Though Heath was obviously relieved, the citizens of
Bisbee were furious and determined to do something about it. Early on
the morning of February 22nd, a mob of some 50 men, led by Mike
Shaughnessy, descended upon the Tombstone jail and dragged Heath from
his cell into the dusty street.
At the corner of First and Toughnut Streets, they
looped a rope over the crossbeam of a telegraph pole, as Heath
continually claimed his innocence. The vigilantes were not listening.

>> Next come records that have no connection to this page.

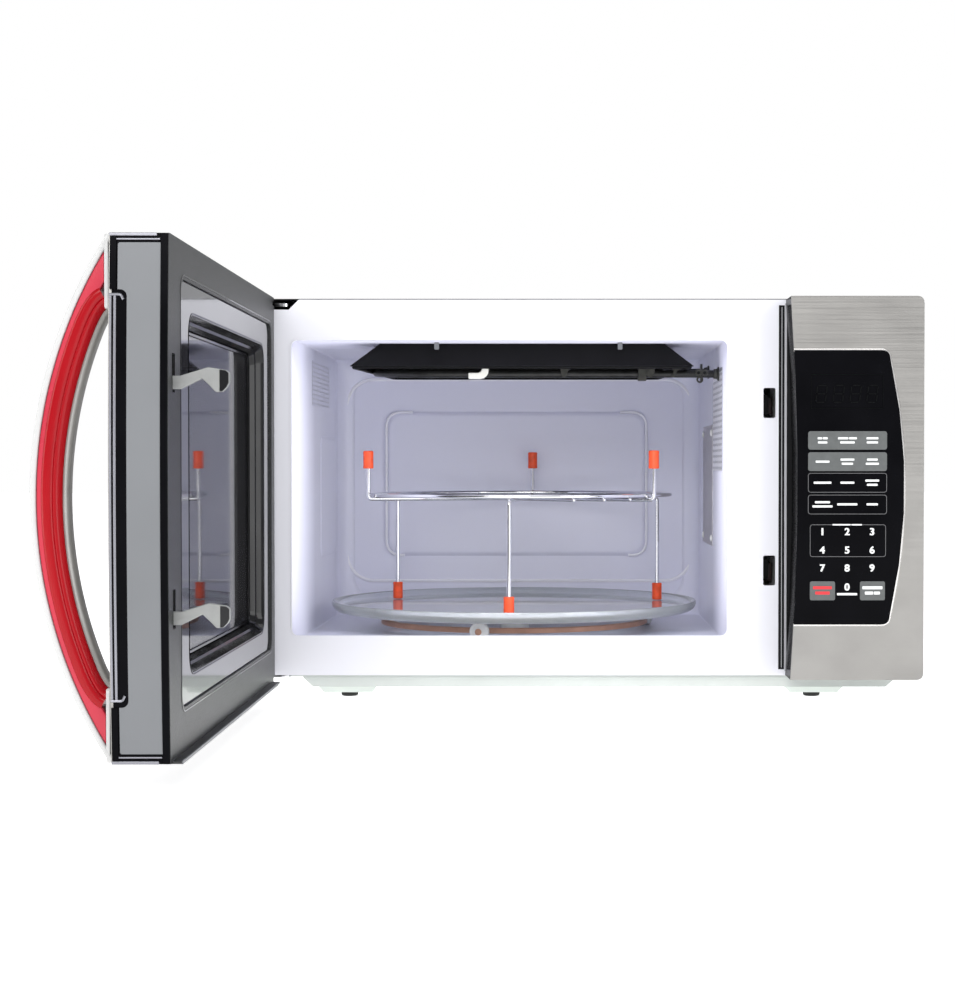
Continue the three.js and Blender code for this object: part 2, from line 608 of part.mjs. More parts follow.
// ---------- grill ----------
function grillReflector() {
  const { x, topHalf, rimHalf, rimZ, front, back, flare, taper, sheet } = HOOD;
  const top = CAVITY.ceiling - GAP;
  const outside = frustum(
    [x - rimHalf, x + rimHalf, front, back, rimZ],
    [x - topHalf, x + topHalf, front + flare, back - flare, top],
    taper,
  );
  const inside = frustum(
    [x - rimHalf + sheet, x + rimHalf - sheet, front + sheet, back - sheet, rimZ - 0.01],
    [x - topHalf + sheet, x + topHalf - sheet, front + flare + sheet, back - flare - sheet, top - sheet],
    taper,
  );
  const level = ELEMENT.z + ELEMENT.rise;
  const notch = rod([x + topHalf - taper, ELEMENT.back, level], [x + rimHalf, ELEMENT.back, level], 5);
  return cut(outside, inside, notch);
}

// The tubular heater: one long loop whose two ends pass through the right wall.
function grillElement() {
  const { radius, z, rise, left, wall, front, back } = ELEMENT;
  const bend = (back - front) / 2;
  const path = new THREE.CurvePath();
  const near = new THREE.Vector3(wall, front, z);
  const nearTurn = new THREE.Vector3(left + bend, front, z);
  const farTurn = new THREE.Vector3(left + bend, back, z + rise);
  const pull = bend * 4 / 3;
  path.add(new THREE.LineCurve3(near, nearTurn));
  path.add(new THREE.CubicBezierCurve3(
    nearTurn,
    new THREE.Vector3(left + bend - pull, front, z),
    new THREE.Vector3(left + bend - pull, back, z + rise),
    farTurn,
  ));
  path.add(new THREE.LineCurve3(farTurn, new THREE.Vector3(wall, back, z + rise)));
  const section = new THREE.Shape();
  section.absarc(0, 0, radius, 0, Math.PI * 2);
  return solid(new THREE.ExtrudeGeometry(section, { steps: 36, extrudePath: path, bevelEnabled: false, curveSegments: 5 }));
}

// A hanger with an eye round the heater and a stem up to the reflector.
function elementHook(x, y, width, top) {
  const eye = block([x - width / 2, x + width / 2], [y - 5.5, y + 5.5], [ELEMENT.z - 6, ELEMENT.z + 7]);
  const stem = block([x - 1.2, x + 1.2], [y - 2, y + 2], [ELEMENT.z + 6, top]);
  const hole = rod([x - width, y, ELEMENT.z], [x + width, y, ELEMENT.z], ELEMENT.radius + 0.6, 14);
  return cut(join(eye, stem), hole);
}

// ---------- parts behind the walls ----------
function waveguideCover() {
  const x = [CAVITY.half - GAP - MICA.thick, CAVITY.half - GAP];
  return block(x, [MICA.front, MICA.back], [MICA.bottom, MICA.top]);
}

function waveguide() {
  const { left, right, front, back, bottom, top } = WAVEGUIDE;
  const duct = block([left, right], [front, back], [bottom, top]);
  const inside = block([left - 1, right - 1], [front + 1, back - 1], [bottom + 1, top - 1]);
  return cut(duct, inside, rod([right - 3, 213, 130], [right + 3, 213, 130], 10));
}

function magnetron() {
  const start = WAVEGUIDE.right + GAP;
  const yoke = block([start, start + 80], [172, 254], [92, 168]);
  const windows = [0, 1, 2, 3, 4].map((i) => block([start + 14 + i * 10, start + 18 + i * 10], [170, 196], [98, 162]));
  const antenna = rod([WAVEGUIDE.left + 8, 213, 130], [start + 1, 213, 130], 8);
  return join(cut(yoke, ...windows), antenna);
}

function transformer() {
  const core = block([216, 306], [70, 140], [BASE.flat + BASE.sheet + GAP, 34]);
  const coil = block([232, 290], [52, 158], [-30, 22]);
  return join(core, coil);
}

function capacitor() {
  const can = rod([214, 300, BASE.flat + BASE.sheet + GAP], [214, 300, 46], 24, 24);
  return join(can, block([208, 212], [296, 304], [45, 54]), block([218, 222], [296, 304], [45, 54]));
}

function fanMotor() {
  const can = rod([FAN.x, FAN.y + 20, FAN.z], [FAN.x, CABINET.back - 4, FAN.z], 26, 24);
  return join(can, rod([FAN.x, FAN.y - 6, FAN.z], [FAN.x, FAN.y + 21, FAN.z], 2.2, 12));
}

function fanShroud() {
  const plate = block([FAN.x - 56, FAN.x + 56], [FAN.y + 6, FAN.y + 8], [FAN.z - 56, FAN.z + 56]);
  return cut(plate, rod([FAN.x, FAN.y, FAN.z], [FAN.x, FAN.y + 14, FAN.z], FAN.radius + 3.5, 32));
}

// The impeller: a bored hub and five pitched blades.
function fanBlade() {
  const hub = rod([FAN.x, FAN.y - 9, FAN.z], [FAN.x, FAN.y + 9, FAN.z], 11, 20);
  const bore = rod([FAN.x, FAN.y - 7, FAN.z], [FAN.x, FAN.y + 10, FAN.z], 2.8, 12);
  const blades = [0, 1, 2, 3, 4].map((i) => {
    const blade = new THREE.BoxGeometry(FAN.radius - 10, 1.6, 24);
    blade.rotateX(Math.PI / 5).translate(FAN.radius / 2 + 5, 0, 0).rotateY(i * Math.PI * 0.4);
    return solid(blade.translate(FAN.x, FAN.y, FAN.z));
  });
  return cut(join(hub, ...blades), bore);
}

function cavityLamp() {
  const wall = CAVITY.half + CAVITY.wall + GAP;
  const bulb = rod([wall + 4, 112, 178], [wall + 24, 112, 178], 9, 16);
  return join(bulb, block([wall + 22, wall + 38], [98, 126], [164, 192]));
}

// The moulded holder behind the latch slots, which carries the door switches.
function latchBoard() {
  const web = block([218.6, 221], [2, 62], [22, 222]);
  const shelves = [32, 70, 168, 206].map((z) => block([205, 219], [2, 62], [z, z + 2]));
  return join(web, ...shelves);
}

function doorSwitch(z) {
  const body = block([207, 217.6], [38, 58], [z - 7, z + 7]);
  return join(body, block([210, 213], [36.5, 39], [z - 2, z + 2]));
}

function cordGland() {
  const bush = rod([295, CABINET.back - 7, -12], [295, CABINET.back + 3.5, -12], 7.6, 18);
  const flange = rod([295, CABINET.back + GAP, -12], [295, CABINET.back + 2.3, -12], 11, 18);
  return cut(join(bush, flange), rod([295, CABINET.back - 9, -12], [295, CABINET.back + 6, -12], 3.6, 12));
}

// ---------- assembly ----------
function addCabinet() {
  piece(oven, 'front_plate', frontPlate(), ENAMEL);
  piece(oven, 'cavity_liner', cavityLiner(), ENAMEL);
  piece(oven, 'outer_cover', outerCover(), BLACK_PAINT);
  piece(oven, 'rear_panel', rearPanel(), ZINC);
  piece(oven, 'base_pan', basePan(), ZINC);
  const places = ['front_left', 'front_right', 'rear_left', 'rear_right'];
  places.forEach((place, i) => {
    piece(oven, `foot_${place}`, foot(FOOT.xs[i % 2], FOOT.ys[Math.floor(i / 2)]), RUBBER);
  });
  piece(oven, 'hinge_bracket_upper', hingeBracket(267.5, 270, 256), CHROME);
  piece(oven, 'hinge_bracket_lower', hingeBracket(-34.3, -32.7, -20), CHROME);
}

function addControlPanel() {
  piece(oven, 'control_housing', controlHousing(), BLACK_PLASTIC);
  piece(oven, 'control_fascia', controlFascia(), STEEL);
  piece(oven, 'keypad_panel', keypadPanel(), GLOSS_BLACK);
  piece(oven, 'display_lens', displayLens(), GLOSS_BLACK);
  piece(oven, 'control_board', controlBoard(), BOARD_GREEN);
}

// The door's pieces are drawn shut and turned about the hinge pins.
function addDoor() {
  const hinge = new THREE.Group();
  hinge.position.set(PIN.x, PIN.y, 0);
  hinge.rotation.z = -THREE.MathUtils.degToRad(OPEN_ANGLE);
  const door = new THREE.Group();
  door.position.set(-PIN.x, -PIN.y, 0);
  hinge.add(door);
  oven.add(hinge);
  piece(door, 'door_frame', doorFrame(), BLACK_PLASTIC);
  piece(door, 'door_front', doorFront(), STEEL);
  piece(door, 'door_window', doorWindow(), GLOSS_BLACK);
  piece(door, 'choke_cover', chokeCover(), GREY_PLASTIC);
  piece(door, 'choke_panel', chokePanel(), GLOSS_BLACK);
  piece(door, 'door_screen', recessSheet(1, RECESS.depth - 1.6, RECESS.depth - 1.1), BLACK_PAINT);
  piece(door, 'door_film', recessSheet(0.6, RECESS.depth - 2.6, RECESS.depth - 2), GLASS);
  piece(door, 'latch_slider', latchSlider(), GREY_PLASTIC);
  piece(door, 'latch_spring', latchSpring(), ZINC);
  piece(door, 'handle_trim', handleTrim(), WHITE_PLASTIC);
  piece(door, 'handle_grip', handleGrip(), RED_PLASTIC);
  piece(door, 'handle_backing', handleBacking(), SILVER_PLASTIC);
}

function addTurntable() {
  piece(oven, 'turntable_motor', turntableMotor(), ZINC);
  piece(oven, 'drive_coupler', driveCoupler(), WHITE_PLASTIC);
  piece(oven, 'glass_turntable', glassPlate(), GLASS);
  piece(oven, 'roller_ring', rollerRing(), TAN_PLASTIC);
  ROLLER.angles.forEach((a, i) => piece(oven, `roller_${i + 1}`, roller(a), WHITE_PLASTIC));
}

function addRack() {
  piece(oven, 'rack_frame', rackFrame(), CHROME);
  LOWER_LEGS.forEach((a, i) => {
    piece(oven, `rack_foot_${i + 1}`, rackTip(RACK.footRadius, a, RACK.foot, 'top'), SILICONE);
  });
  UPPER_LEGS.forEach((a, i) => {
    piece(oven, `rack_tip_${i + 1}`, rackTip(RACK.tipRadius, a, RACK.tipTop - TIP.length, 'bottom'), SILICONE);
  });
}

function addGrill() {
  piece(oven, 'grill_reflector', grillReflector(), BLACK_PAINT);
  piece(oven, 'grill_element', grillElement(), BLACK_PAINT);
  const hoodTop = CAVITY.ceiling - HOOD.sheet - 2 * GAP;
  piece(oven, 'element_hook_white', elementHook(-29, ELEMENT.front, 11, hoodTop), CERAMIC);
  piece(oven, 'element_hook_grey', elementHook(112, ELEMENT.front, 7, hoodTop), GREY_PLASTIC);
  piece(oven, 'element_clip', elementHook(163, ELEMENT.front, 4, CAVITY.ceiling - GAP), ZINC);
}

function addInternals() {
  piece(oven, 'waveguide_cover', waveguideCover(), MICA_SHEET);
  piece(oven, 'waveguide', waveguide(), ZINC);
  piece(oven, 'magnetron', magnetron(), ZINC);
  piece(oven, 'transformer', transformer(), COPPER);
  piece(oven, 'capacitor', capacitor(), ZINC);
  piece(oven, 'fan_motor', fanMotor(), ZINC);
  piece(oven, 'fan_shroud', fanShroud(), BLACK_PLASTIC);
  piece(oven, 'fan_blade', fanBlade(), BLACK_PLASTIC);
  piece(oven, 'cavity_lamp', cavityLamp(), WHITE_PLASTIC);
  piece(oven, 'latch_board', latchBoard(), WHITE_PLASTIC);
  piece(oven, 'door_switch_lower', doorSwitch(HOOK.zs[0] + 5), RED_PLASTIC);
  piece(oven, 'door_switch_upper', doorSwitch(HOOK.zs[1] + 5), RED_PLASTIC);
  piece(oven, 'cord_gland', cordGland(), RUBBER);
}

addCabinet();
addControlPanel();
addDoor();
addTurntable();
addRack();
addGrill();
addInternals();

// The origin: the middle of the footprint, on the surface that the feet stand on.
const bounds = new THREE.Box3().setFromObject(oven);
oven.position.set(-(bounds.min.x + bounds.max.x) / 2, -(bounds.min.y + bounds.max.y) / 2, -bounds.min.z);

export default oven;
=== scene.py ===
import math

import bmesh
import bpy
from mathutils import Matrix, Vector


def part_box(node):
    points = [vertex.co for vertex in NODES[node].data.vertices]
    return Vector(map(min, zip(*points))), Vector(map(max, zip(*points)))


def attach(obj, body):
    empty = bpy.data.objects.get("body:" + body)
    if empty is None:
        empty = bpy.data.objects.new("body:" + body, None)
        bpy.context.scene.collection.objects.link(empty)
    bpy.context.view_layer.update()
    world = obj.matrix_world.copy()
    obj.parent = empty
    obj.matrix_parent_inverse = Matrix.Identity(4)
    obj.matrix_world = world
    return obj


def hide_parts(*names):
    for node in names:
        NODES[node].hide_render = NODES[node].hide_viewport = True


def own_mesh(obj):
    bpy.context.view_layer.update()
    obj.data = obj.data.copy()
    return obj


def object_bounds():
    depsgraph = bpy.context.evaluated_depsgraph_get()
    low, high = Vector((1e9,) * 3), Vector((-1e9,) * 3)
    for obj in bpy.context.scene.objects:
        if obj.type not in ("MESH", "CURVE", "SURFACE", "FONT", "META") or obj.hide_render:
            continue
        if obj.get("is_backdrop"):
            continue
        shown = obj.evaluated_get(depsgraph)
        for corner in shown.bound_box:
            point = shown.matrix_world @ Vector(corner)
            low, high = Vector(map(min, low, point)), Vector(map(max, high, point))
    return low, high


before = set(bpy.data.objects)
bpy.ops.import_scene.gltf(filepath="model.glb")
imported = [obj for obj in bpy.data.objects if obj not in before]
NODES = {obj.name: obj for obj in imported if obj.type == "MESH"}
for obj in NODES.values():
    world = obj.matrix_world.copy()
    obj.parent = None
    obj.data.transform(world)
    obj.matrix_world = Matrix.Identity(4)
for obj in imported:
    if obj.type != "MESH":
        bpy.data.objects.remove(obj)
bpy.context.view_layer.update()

# Looks for the microwave oven: finishes, fine detail and the studio. Lengths are millimetres; the lamps are
# placed in metres.

# ---------- two working spaces ----------
# MODEL: X across the front, Y from the front plate to the back, Z up from the cavity's sill.
# SHUT: the same for the door's pieces, drawn with the door shut and turned open about the hinge pins.
# The origin is at the middle of the sill, in the front plate's face: 211 mm right of the plate's lower left
# corner and 32.4 mm above it.
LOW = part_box("front_plate")[0]
ORIGIN = Vector((LOW.x + 0.211, LOW.y, LOW.z + 0.0324))
MODEL = Matrix.Translation(ORIGIN) @ Matrix.Scale(0.001, 4)
PIN = Vector((-201.8, -13.2, 0))
TURN = Matrix.Rotation(math.radians(-89.5), 4, "Z")
SHUT = MODEL @ Matrix.Translation(PIN) @ TURN @ Matrix.Translation(-PIN)

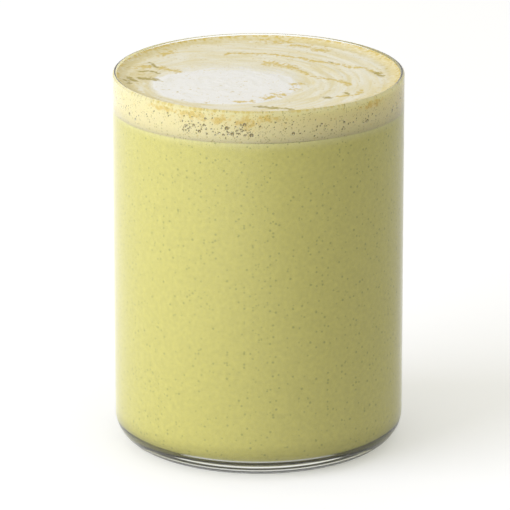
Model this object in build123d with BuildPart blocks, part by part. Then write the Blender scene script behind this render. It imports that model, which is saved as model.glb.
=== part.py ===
from build123d import *
import os

# A clear straight-sided tumbler, filled to the brim with matcha latte under a layer of milk froth.
# Millimetres, +Z up. The origin is the centre of the underside, where the tumbler meets the table.

# Driving dimensions of the tumbler
glass_diameter = 80.0
glass_height = 105.0
wall_thickness = 1.25
base_thickness = 4.3
outer_heel_radius = 8.0  # round corner between the underside and the wall
inner_heel_radius = 6.5  # round corner at the foot of the hollow

# Driving dimensions of the drink
froth_thickness = 8.4  # measured at the wall, from the latte up to the froth's edge
froth_edge_drop = 0.1  # from the foot of the rounded rim down to the froth's edge
froth_climb = 0.5  # height that the froth climbs up the glass at its edge
froth_climb_width = 3.0  # width of that climbing border
froth_dish = 0.45  # depth of the shallow dish inside the border
mound_radius = 21.0  # low mound of white milk froth, off centre, where the milk was poured last
mound_height = 0.5  # above the bottom of the dish
mound_root = 1.0  # depth that the mound's side goes down into the froth below it
mound_x = -8.0
mound_y = -7.0

# Sizes and levels worked out from them
glass_radius = glass_diameter / 2
hollow_radius = glass_radius - wall_thickness
rim_radius = wall_thickness / 2  # the rim is fire-polished, fully round
froth_edge_level = glass_height - rim_radius - froth_edge_drop
latte_level = froth_edge_level - froth_thickness
border_level = froth_edge_level - froth_climb
dish_level = border_level - froth_dish
border_radius = hollow_radius - froth_climb_width

os.makedirs("parts", exist_ok=True)

# Tumbler: one piece of glass, turned about Z, with a flat underside and a rounded rim
with BuildPart() as tumbler:
    with BuildSketch(Plane.XZ):
        with BuildLine():
            Line((0, 0), (glass_radius - outer_heel_radius, 0))
            CenterArc(
                (glass_radius - outer_heel_radius, outer_heel_radius),
                outer_heel_radius,
                -90,
                90,
            )
            Line((glass_radius, outer_heel_radius), (glass_radius, glass_height - rim_radius))
            CenterArc((hollow_radius + rim_radius, glass_height - rim_radius), rim_radius, 0, 180)
            Line(
                (hollow_radius, glass_height - rim_radius),
                (hollow_radius, base_thickness + inner_heel_radius),
            )
            CenterArc(
                (hollow_radius - inner_heel_radius, base_thickness + inner_heel_radius),
                inner_heel_radius,
                0,
                -90,
            )
            Line((hollow_radius - inner_heel_radius, base_thickness), (0, base_thickness))
            Line((0, base_thickness), (0, 0))
        make_face()
    revolve(axis=Axis.Z)
tumbler.part.label = "glass_tumbler"

# Latte: the green drink, which fills the hollow of the glass up to the froth
with BuildPart() as latte:
    with BuildSketch(Plane.XZ):
        with BuildLine():
            Line((0, base_thickness), (hollow_radius - inner_heel_radius, base_thickness))
            CenterArc(
                (hollow_radius - inner_heel_radius, base_thickness + inner_heel_radius),
                inner_heel_radius,
                -90,
                90,
            )
            Line((hollow_radius, base_thickness + inner_heel_radius), (hollow_radius, latte_level))
            Line((hollow_radius, latte_level), (0, latte_level))
            Line((0, latte_level), (0, base_thickness))
        make_face()
    revolve(axis=Axis.Z)
latte.part.label = "matcha_latte"

# Froth: floats on the latte, climbs a little at the glass and carries a low off-centre mound
with BuildPart() as froth:
    with BuildSketch(Plane.XZ):
        with BuildLine():
            Line((0, latte_level), (hollow_radius, latte_level))
            Line((hollow_radius, latte_level), (hollow_radius, froth_edge_level))
            dish = TangentArc((0, dish_level), (border_radius, border_level), tangent=(1, 0))
            TangentArc(
                (border_radius, border_level),
                (hollow_radius, froth_edge_level),
                tangent=dish % 1,
            )
            Line((0, dish_level), (0, latte_level))
        make_face()
    revolve(axis=Axis.Z)
    mound_axis = Axis((mound_x, mound_y, 0), (0, 0, 1))
    with BuildSketch(Plane((mound_x, mound_y, dish_level), x_dir=(1, 0, 0), z_dir=(0, -1, 0))):
        with BuildLine():
            TangentArc((0, mound_height), (mound_radius, 0), tangent=(1, 0))
            Line((mound_radius, 0), (mound_radius, -mound_root))
            Line((mound_radius, -mound_root), (0, -mound_root))
            Line((0, -mound_root), (0, mound_height))
        make_face()
    revolve(axis=mound_axis)
froth.part.label = "milk_froth"

export_step(tumbler.part, "parts/glass_tumbler.step")
export_step(latte.part, "parts/matcha_latte.step")
export_step(froth.part, "parts/milk_froth.step")

for piece in (tumbler, latte, froth):
    size = piece.part.bounding_box().size
    print(piece.part.label, round(piece.part.volume / 1000, 1), "ml", size)
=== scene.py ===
import math
import bpy
import numpy as np
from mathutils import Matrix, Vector, noise


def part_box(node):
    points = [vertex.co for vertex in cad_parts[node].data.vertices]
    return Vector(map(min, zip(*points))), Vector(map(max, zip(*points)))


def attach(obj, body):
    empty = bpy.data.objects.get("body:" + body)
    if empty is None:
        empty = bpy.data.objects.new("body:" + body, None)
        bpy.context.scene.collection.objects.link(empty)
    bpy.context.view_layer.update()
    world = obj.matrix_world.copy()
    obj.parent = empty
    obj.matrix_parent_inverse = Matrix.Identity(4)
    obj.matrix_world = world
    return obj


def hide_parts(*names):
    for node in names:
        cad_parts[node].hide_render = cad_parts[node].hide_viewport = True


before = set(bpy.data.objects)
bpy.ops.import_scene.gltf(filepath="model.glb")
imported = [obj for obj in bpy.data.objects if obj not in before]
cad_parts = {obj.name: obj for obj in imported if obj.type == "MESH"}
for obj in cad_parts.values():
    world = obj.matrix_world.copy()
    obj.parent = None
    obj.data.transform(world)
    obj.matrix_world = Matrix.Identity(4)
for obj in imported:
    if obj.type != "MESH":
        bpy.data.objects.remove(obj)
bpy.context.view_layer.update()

mm = 0.001  # lengths in the dictionaries are millimetres, and the meshes are in metres
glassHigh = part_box("glass_tumbler")[1]
latteLow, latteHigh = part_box("matcha_latte")
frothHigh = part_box("milk_froth")[1]
outerRadius = glassHigh.x
hollowRadius = latteHigh.x
glassTop = glassHigh.z
hollowFloor = latteLow.z
latteLevel = latteHigh.z
frothEdge = frothHigh.z


def clearSelection():
    if bpy.context.object and bpy.context.object.mode != "OBJECT":
        bpy.ops.object.mode_set(mode="OBJECT")
    bpy.ops.object.select_all(action="DESELECT")


def activate(piece):
    clearSelection()
    piece.select_set(True)
    bpy.context.view_layer.objects.active = piece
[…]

In his last moments, he said: "I have faced death too many times
to be disturbed when it actually comes." As the rope began to pull him
skyward, he cried out one last request, "Don't mutilate my body or
shoot me full of holes!" Public approval of the hanging was
reflected in the verdict of the coroner's jury: "We the undersigned, a
jury of inquest, find that John Heath came to his death from emphysema
of the lungs--a disease common in high altitudes--which might have been
caused by strangulation, self-inflicted or otherwise."
Though there is a marked grave today in Tombstone's Boot Hill for
John Heath, records actually indicate that he was returned to Terrell,
Texas and buried in the Oakland Cemetery by his family in an unmarked
grave.
The other five killers' scheduled hanging for March 8th remained
unchanged, soon taking on a carnival like atmosphere. Free tickets were
issued for the event, but when Sheriff Ward ran out of them, an
enterprising business man built bleachers around the gallows and began
selling yet more tickets.
However, famous business woman, gold prospector, and
spiritual caretaker, Nellie Cashman, objected adamantly to the circus
that was surrounding the event. Outraged at the citizens’ behavior and
feeling that no death should be "celebrated,” she soon befriended the
five convicts, visiting them often and providing them with spiritual
guidance. She pleaded with Sheriff Ward to place a curfew on the town
during the time that the hangings were to take place. Ward conceded and
the vast majority of interested onlookers were not allowed to watch the
"event.” In the meantime, she and some friends had destroyed the
bleachers that had been built. When the five men were standing on the
gallows, reportedly Dan Dowd remarked that the multi-gallows were a
"regular choking machine.” Unfortunately, he was right, because of the
five men, only one died of a broken neck, the other four dying slowly
of strangulation.
After they were executed, the men were buried in Tombstone's Boot Hill
cemetery. Cashman also found out that there was a plan to rob the
bodies from their graves for a medical school study. This, too,
outraged the woman and she hired two prospectors to guard the graves
for ten days, which were left undisturbed and remain at Boot Hill today.